Abstract

The recovery of information from indirect measurements takes different forms depending on the sophistication with which the process being researched can be modelled mathematically. The forms range from (1) the historical and classical inverse problems regularization situation where explicit models which guaranteed existence and uniqueness have been formulated, through (2) situations where model formulation is performed implicitly as a calibration-and-prediction ansatz, to (3) the exploratory (biology) situation where the underlying mechanism is unknown and constraining information about its dynamics is being sought through appropriate experimentation. Each represents a different aspect of the solution of inverse problems. It is the nature of the exploratory form that is discussed in this paper.
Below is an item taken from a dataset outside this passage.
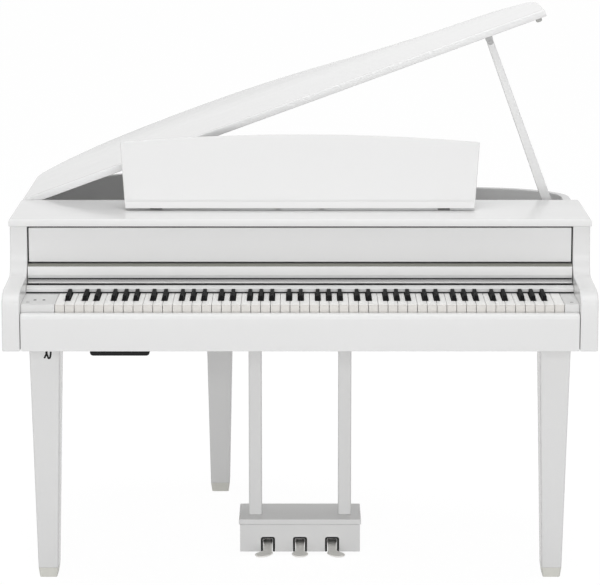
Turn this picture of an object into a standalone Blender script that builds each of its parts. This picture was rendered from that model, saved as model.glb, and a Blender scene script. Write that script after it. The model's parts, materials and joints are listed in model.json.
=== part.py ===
"""A white digital grand piano with its lid up.

Metres, +Z up, the player sits at -Y and the bass keys are at -X. Depths are measured back from the
front faces of the arms. One empty carries every piece and puts the origin on the floor, under the
middle of the whole piano.
"""

import math

import bmesh
import bpy
from mathutils import Vector

for old in list(bpy.data.objects):
    bpy.data.objects.remove(old)

# Clearances
SEAT = 0.0003  # between pieces that are screwed together or rest on each other
RUN = 0.0005  # beside pieces that turn or slide
SHADOW = 0.002  # the dark line left beside the name board and the key cover

# Keyboard
WHITE_KEYS = 52
PITCH = 0.0235
KEY_GAP = 0.0010
KEY_FRONT = 0.031
KEY_HEAD = 0.0465  # from the front to where the black keys start
KEY_TOP = 0.7425
KEY_THICK = 0.021
KEY_DIP = 0.010
PIVOT_DEPTH = 0.250
PIVOT_DROP = 0.010  # below the tops of the white keys
WHITE_REAR = 0.252
BLACK_REAR = 0.2645
BLACK_RISE = 0.012
BLACK_CAP = 0.0955
BLACK_BASE = 0.011
BLACK_CREST = 0.0095
BLACK_SLANT = 0.006
BLACK_STICK = 0.015  # height of the wood under the black cap
STICK_DROP = 0.002  # from the tops of the white keys to that wood
HEEL = 0.013  # how far the heels reach under the keys
HEEL_DEEP = 0.007
LEFT_BLOCK = 0.082
RIGHT_BLOCK = 0.036

# Case
ARM_WALL = 0.042
CASE_DEPTH = 1.230
CASE_BOTTOM = 0.634
CASE_TOP = 0.902
BOARD = 0.018
RIM_WALL = 0.022
BEAM_WALL = 0.018
TOP_FRONT = 0.213
TOP_BACK = 0.523
TOP_WALL = 0.018
TOP_OVERHANG = 0.003
TOP_ROUND = 0.007
ARM_NOSE = 0.747
ARM_SHELF = 0.778
ARM_NOSE_DEPTH = 0.057
ARM_SHELF_END = 0.178
ARM_SHELF_RISE = 0.005
ARM_SHELF_SLOPE = 3  # degrees
ARM_NECK = 0.220
ARM_NECK_FOOT = 0.836
ARM_NOSE_REACH = 0.018  # of the curve's handles
ARM_SHELF_REACH = 0.030
ARM_ROUND = 0.003
SLIP_FRONT = 0.003
SLIP_WALL = 0.024
SLIP_TOP = 0.724
SLIP_ROUND = 0.012

# Bent side, seen from above. The last value is the reach of the curve's handles.
TAIL_START = (0.930, 0.090)  # depth where the left side begins to bend
TAIL_SHOULDER = (0.237, 0.038, 0.100)  # from the left side and from the tail
TAIL_CROWN = (0.490, 0.100)  # from the left side
BEND_UPPER = (0.827, 0.114, 0.130)  # from the left side and from the tail
WAIST = (0.312, 0.952, 0.090)  # from the right side, and its depth
BEND_LOWER = (0.122, 0.903, 0.060)
CHEEK = (0.757, 0.075)  # depth where the right side begins to bend
OUTLINE_STEPS = 9

# Lid and prop
LID_WALL = 0.018
LID_INSET = 0.005
LID_LIFT = 0.010  # air between the closed lid and the rim
LID_ANGLE = math.radians(20.14)
LID_ROUND = 0.006
HINGE_LEAF = 0.017
HINGE_INSET = 0.001
HINGE_ENDS = 0.005  # short of the front of the lid
HINGE_PAST_BEND = 0.020
PROP_BACK = 0.033  # behind the front edge of the lid
PROP_THICK = 0.024
PROP_TOP_WIDTH = 0.017
PROP_FOOT_WIDTH = 0.025
PROP_DROP = 0.016  # prop axis below the underside of the lid
FOOT_FROM_RIM = 0.0385
FOOT_BELOW_RIM = 0.0252
EAR_WALL = 0.0035
EAR_HALF = 0.010
EAR_LONG = 0.024
CUP_SLOPE = math.radians(60)
CUP_ABOVE = 0.016
CUP_BELOW = 0.012
CUP_LIP = 0.004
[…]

The focus is the causal modelling of regulated promoter switching experiments performed to understand the dynamics of the genetic control of various biological developmental processes such as vernalization in plants; in particular, regulated promoter switching experiments used to examine the relationship between FLC transcription activity and the associated histone H3 lysine 27 trimethylation at a vernalization-responsive gene in plants. Using a causal representation with Kohlrausch function fading memory, it is shown how such modelling can be used to quantitatively assess the closeness of the linking of one biological process with another, and, in particular, to conclude that the dynamics of FLC transcription and associated H3K27me3 activity are closely linked biologically.